THE EXERCISE: Copy out precisely the lines beginning at the line that contains "zip(*points))), Vector(map(max, zip(*points)))" and ending at the line that contains "for b, members", including both.

Source data:
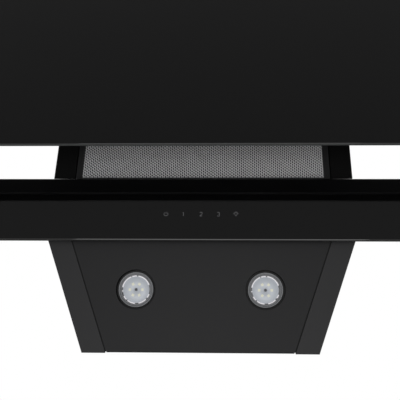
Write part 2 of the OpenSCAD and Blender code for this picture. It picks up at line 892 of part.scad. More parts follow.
// The double-width fan wheel
module fan_wheel() {
  blade_l = 15.5;
  blade_t = 1;
  rim_t = 2;
  r = wheel_d / 2;
  color("#25262a") fan_frame() difference() {
    union() {
      translate([0, 0, -rim_t / 2]) cylinder(r = r - 3, h = rim_t, $fn = 72);
      translate([0, 0, motor_nose + 2]) cylinder(r = 14, h = 16 - motor_nose - 4);
      for (z = [-wheel_w / 2, wheel_w / 2 - rim_t]) translate([0, 0, z]) difference() {
        cylinder(r = r, h = rim_t, $fn = 72);
        translate([0, 0, -cut]) cylinder(r = r - 4, h = rim_t + 2 * cut, $fn = 72);
      }
      for (i = [0 : blade_n - 1]) rotate([0, 0, i * 360 / blade_n])
        translate([blade_in, 0, -wheel_w / 2 + rim_t / 2]) rotate([0, 0, 35])
          cube([blade_l, blade_t, wheel_w - rim_t]);
    }
    translate([0, 0, -wheel_w]) cylinder(d = shaft_d, h = 2 * wheel_w);
  }
}

// --- Outlet -------------------------------------------------------------------------------------

knuckle_r = flap_pin_d / 2 + 1.5;                     // outside radius of the flaps' knuckles
flap_clear = 0.08;                                    // radial running clearance on the flap pin
outlet_ri = outlet_d / 2 - outlet_t;                  // inside radius of the spigot
seat_drop = 0.3;                                      // room between the flaps and the seat under them
foot_t = 2;                                           // thickness of the ring that the spigot stands on

// A ring standing up from a height, between two radii
module ring(low, high, r_in, r_out) {
  translate([0, 0, low]) difference() {
    cylinder(r = r_out, h = high - low, $fn = 96);
    translate([0, 0, -cut]) cylinder(r = r_in, h = high - low + 2 * cut, $fn = 96);
  }
}

// The duct spigot
module outlet_collar() {
  color("#2b2c2e") outlet_frame() difference() {
    ring(foot_t, outlet_h, outlet_ri, outlet_d / 2);
    translate([0, 0, flap_up]) rod_x(flap_pin_d / 2, -outlet_d, outlet_d);
  }
}

// The foot ring that the spigot stands on, clamped to the top panel
module outlet_foot() {
  foot_w = 14;
  color("#2b2c2e") outlet_frame() ring(0, foot_t, outlet_ri, outlet_d / 2 + foot_w);
}

// The seat ring that the flaps close on, notched for their knuckles
module flap_seat() {
  seat_w = 4;
  seat_t = 1.5;
  high = flap_up - flap_t / 2 - seat_drop;
  color("#2b2c2e") outlet_frame() difference() {
    ring(high - seat_t, high, outlet_ri - seat_w, outlet_ri);
    translate([0, 0, flap_up]) rod_x(knuckle_r + 0.6, -outlet_ri, outlet_ri);
  }
}

// The pin across the spigot that both flaps hang on
module flap_pin() {
  color("silver") outlet_frame() translate([0, 0, flap_up])
    rod_x(flap_pin_d / 2, -outlet_d / 2, outlet_d / 2);
}

// One half-round flap. side is -1 for the front flap and 1 for the rear one, and the knuckles take turns
module flap(side) {
  room = 1;
  count = 6;
  long = 2 * (outlet_ri - 4) / count;
  r = outlet_ri - room;
  start = side < 0 ? 0 : 1;
  outlet_frame() translate([0, 0, flap_up]) difference() {
    union() {
      intersection() {
        translate([0, 0, -flap_t / 2]) cylinder(r = r, h = flap_t, $fn = 96);
        translate([-r, side < 0 ? -r : knuckle_r + 0.4, -flap_t])
          cube([2 * r, r - knuckle_r - 0.4, 2 * flap_t]);
      }
      for (i = [start : 2 : count - 1]) translate([-outlet_ri + 4 + i * long + 0.3, 0, 0]) {
        rod_x(knuckle_r, 0, long - 0.6);
        translate([0, side < 0 ? -knuckle_r - 2 : 0, -flap_t / 2]) cube([long - 0.6, knuckle_r + 2, flap_t]);
      }
    }
    rod_x(flap_pin_d / 2 + flap_clear, -outlet_d, outlet_d);
  }
}

module front_flap() {
  color("#d8d8d4") flap(-1);
}

module rear_flap() {
  color("#d8d8d4") flap(1);
}

// --- Electrics ----------------------------------------------------------------------------------

box_w = 120;
box_d = 34;
box_h = 60;
box_z = 80;
box_t = 2;

// The control box on the back panel, open towards the front
module control_box() {
  color("#e6e6e2") wall_frame() difference() {
    block([-box_w / 2, -sheet_t - box_d, box_z], [box_w / 2, -sheet_t, box_z + box_h]);
    block([-box_w / 2 + box_t, -sheet_t - box_d - cut, box_z + box_t],
          [box_w / 2 - box_t, -sheet_t - box_t, box_z + box_h - box_t]);
  }
}

// The cover of the control box, with the lip that locates it
module control_cover() {
  gap = 0.3;
  lip = 4;
  color("#e6e6e2") wall_frame() difference() {
    union() {
      block([-box_w / 2, -sheet_t - box_d - box_t, box_z], [box_w / 2, -sheet_t - box_d, box_z + box_h]);
      block([-box_w / 2 + box_t + gap, -sheet_t - box_d, box_z + box_t + gap],
            [box_w / 2 - box_t - gap, -sheet_t - box_d + lip, box_z + box_h - box_t - gap]);
    }
    block([-box_w / 2 + 2 * box_t + gap, -sheet_t - box_d, box_z + 2 * box_t + gap],
          [box_w / 2 - 2 * box_t - gap, cut, box_z + box_h - 2 * box_t - gap]);
  }
}

// The motor capacitor, on its saddle
module capacitor() {
  r = 15;
  stand = 5;
  color("#c9cacc") wall_frame() translate([105, -sheet_t - r - stand, 195]) union() {
    cylinder(r = r, h = 55);
    translate([-6, 0, 10]) cube([12, r + stand, 30]);
  }
}

gland_r = 8;

// Where the mains lead enters, in the top panel
module gland_frame() {
  wall_frame() translate([back_w / 2 - centre_in - 20, -55, top_z]) children();
}

// The rubber gland that the mains lead passes through
module cable_gland() {
  head_t = 3;
  below = 8;
  color("#101010") gland_frame() difference() {
    union() {
      cylinder(r = gland_r + 4, h = head_t);
      translate([0, 0, -sheet_t - below]) cylinder(r = gland_r, h = sheet_t + below + cut);
      translate([0, 0, -sheet_t - head_t]) cylinder(r = gland_r + 3, h = head_t);
    }
    translate([0, 0, -sheet_t - below - cut]) cylinder(d = cable_d, h = 10 * head_t);
  }
}

// --- Nodes --------------------------------------------------------------------------------------

side_panel(-1);  // side_panel_left
side_panel(1);  // side_panel_right
base_panel();
front_sill();
front_header();
top_panel();
back_panel();
panel_screws();
filter_rail(-1);  // filter_rail_left
filter_rail(1);  // filter_rail_right
filter_frame();
filter_mesh();
filter_pad();
latch_case();
latch_slider();
lower_glass();
glass_carrier();
touch_board();
upper_glass();
panel_tray();
tray_ribs();
hinge_arm(-1);  // hinge_arm_left
hinge_arm(1);  // hinge_arm_right
hinge_ear(-1);  // hinge_ear_left
hinge_ear(1);  // hinge_ear_right
hinge_pin(-1);  // hinge_pin_left
hinge_pin(1);  // hinge_pin_right
stop_post(-1);  // stop_post_left
stop_post(1);  // stop_post_right
stop_buffer(-1);  // stop_buffer_left
stop_buffer(1);  // stop_buffer_right
lamp_cup(-1);  // lamp_cup_left
lamp_cup(1);  // lamp_cup_right
lamp_can(-1);  // lamp_can_left
lamp_can(1);  // lamp_can_right
lamp_bezel(-1);  // lamp_bezel_left
lamp_bezel(1);  // lamp_bezel_right
lamp_board(-1);  // lamp_board_left
lamp_board(1);  // lamp_board_right
lamp_chips(-1);  // lamp_chips_left
lamp_chips(1);  // lamp_chips_right
lamp_screws();
scroll_half(-1);  // scroll_left
scroll_half(1);  // scroll_right
inlet_ring(-1);  // inlet_ring_left
inlet_ring(1);  // inlet_ring_right
motor();
motor_bracket();
motor_shaft();
fan_wheel();
outlet_collar();
outlet_foot();
flap_seat();
flap_pin();
front_flap();
rear_flap();
control_box();
control_cover();
capacitor();
cable_gland();
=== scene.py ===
# %% [markdown]
# # A wall-hung angled range hood
#
# The hood is a folded sheet body with two black glass panels in front of it. Air goes up through the slot
# between the panels, through a filter of expanded aluminium and out of the duct spigot on top. This lesson
# dresses a finished mechanical model: the model gives every part its size and place, and the cells below
# give the parts their finishes and rebuild those whose fine shape matters, such as the glass edges.

# %% Load the mechanical model
import json

import bmesh
import bpy
import numpy as np
from mathutils import Matrix, Vector


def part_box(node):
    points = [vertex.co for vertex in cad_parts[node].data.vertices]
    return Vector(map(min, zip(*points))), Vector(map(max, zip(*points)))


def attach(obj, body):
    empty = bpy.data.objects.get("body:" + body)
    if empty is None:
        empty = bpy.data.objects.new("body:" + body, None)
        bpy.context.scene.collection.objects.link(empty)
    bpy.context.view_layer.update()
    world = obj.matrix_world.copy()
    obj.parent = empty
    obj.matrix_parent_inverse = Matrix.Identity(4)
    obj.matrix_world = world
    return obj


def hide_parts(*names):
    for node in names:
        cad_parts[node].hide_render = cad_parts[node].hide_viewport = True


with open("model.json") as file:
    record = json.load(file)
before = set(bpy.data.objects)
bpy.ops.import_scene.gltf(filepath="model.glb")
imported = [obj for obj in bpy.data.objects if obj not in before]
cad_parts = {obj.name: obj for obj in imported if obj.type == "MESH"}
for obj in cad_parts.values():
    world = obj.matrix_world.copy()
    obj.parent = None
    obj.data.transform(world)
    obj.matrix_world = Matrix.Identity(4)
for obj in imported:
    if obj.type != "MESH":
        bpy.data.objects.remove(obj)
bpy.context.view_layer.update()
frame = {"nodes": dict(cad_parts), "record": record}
nodes = frame["nodes"]
record = frame["record"]
slot_of = {part["node"]: part["material_slot"] for part in record["subparts"]}
body_of = {n: b for b, members in record["behaviour"]["bodies"].items() for n in members}

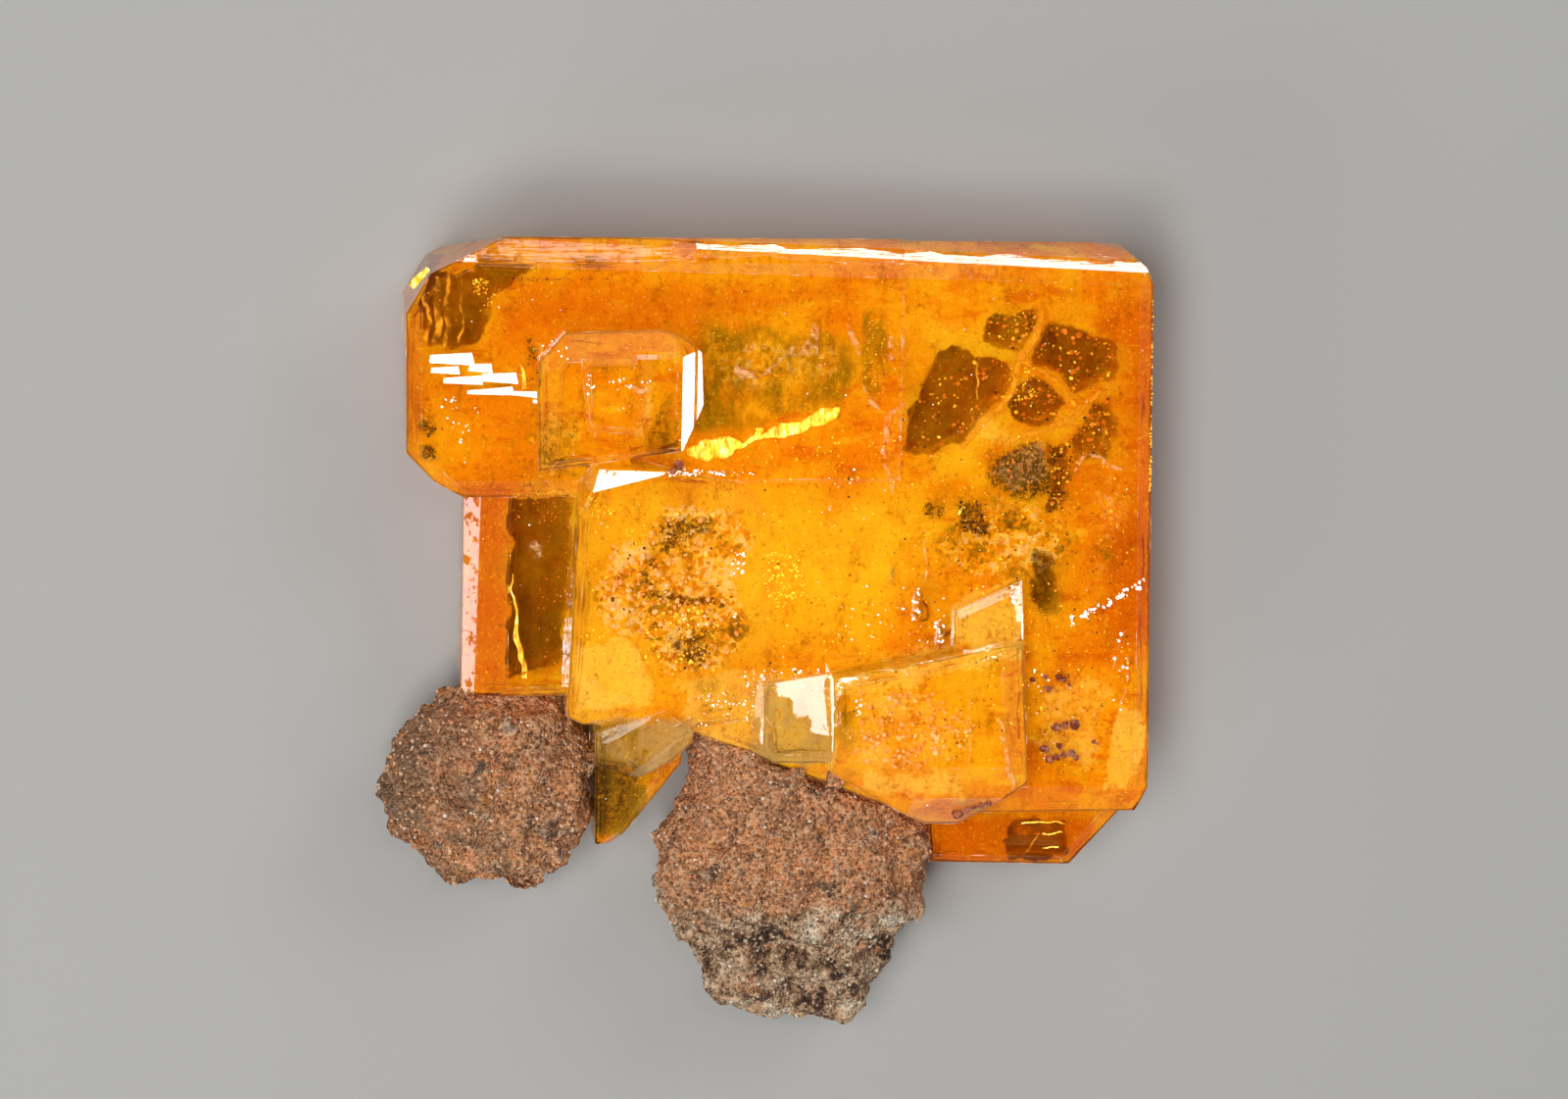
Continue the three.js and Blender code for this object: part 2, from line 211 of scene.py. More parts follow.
def mottle(point, size, detail=2.0, roughness=0.5, seed=0.0):
    """Cloudy noise from 0 to 1, with patches of a size in mm."""
    inputs = {"Vector": point, "W": seed, "Scale": 1 / size, "Detail": detail, "Roughness": roughness}
    return point.node("ShaderNodeTexNoise", {"noise_dimensions": "4D"}, inputs, "Fac")


def cells(point, size, output="Distance"):
    """Grains of a size in mm: the distance to the grain's middle, or its own colour."""
    return point.node("ShaderNodeTexVoronoi", None, {"Vector": point, "Scale": 1 / size}, output)


def cell_tone(point, size):
    """A random number from 0 to 1 for each grain."""
    return point.node("ShaderNodeSeparateColor", None, {0: cells(point, size, "Color")}, "Red")


def attribute(tree, name):
    """A number that the mesh holds at each vertex."""
    return Wire(tree).node("ShaderNodeAttribute", {"attribute_name": name}, None, "Fac")


def bump(height, distance, normal=None):
    """The surface normal that a height gives. distance, in mm, is how tall 1 is."""
    inputs = {"Height": height, "Distance": distance * MM}
    if normal:
        inputs["Normal"] = normal
    return height.node("ShaderNodeBump", None, inputs)


def new_material(name):
    """An empty material with its node tree and its Principled node."""
    material = bpy.data.materials.new(name)
    material.use_nodes = True
    return material, material.node_tree, material.node_tree.nodes["Principled BSDF"]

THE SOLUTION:
    return Vector(map(min, zip(*points))), Vector(map(max, zip(*points)))


def attach(obj, body):
    empty = bpy.data.objects.get("body:" + body)
    if empty is None:
        empty = bpy.data.objects.new("body:" + body, None)
        bpy.context.scene.collection.objects.link(empty)
    bpy.context.view_layer.update()
    world = obj.matrix_world.copy()
    obj.parent = empty
    obj.matrix_parent_inverse = Matrix.Identity(4)
    obj.matrix_world = world
    return obj


def hide_parts(*names):
    for node in names:
        cad_parts[node].hide_render = cad_parts[node].hide_viewport = True


with open("model.json") as file:
    record = json.load(file)
before = set(bpy.data.objects)
bpy.ops.import_scene.gltf(filepath="model.glb")
imported = [obj for obj in bpy.data.objects if obj not in before]
cad_parts = {obj.name: obj for obj in imported if obj.type == "MESH"}
for obj in cad_parts.values():
    world = obj.matrix_world.copy()
    obj.parent = None
    obj.data.transform(world)
    obj.matrix_world = Matrix.Identity(4)
for obj in imported:
    if obj.type != "MESH":
        bpy.data.objects.remove(obj)
bpy.context.view_layer.update()
frame = {"nodes": dict(cad_parts), "record": record}
nodes = frame["nodes"]
record = frame["record"]
slot_of = {part["node"]: part["material_slot"] for part in record["subparts"]}
body_of = {n: b for b, members in record["behaviour"]["bodies"].items() for n in members}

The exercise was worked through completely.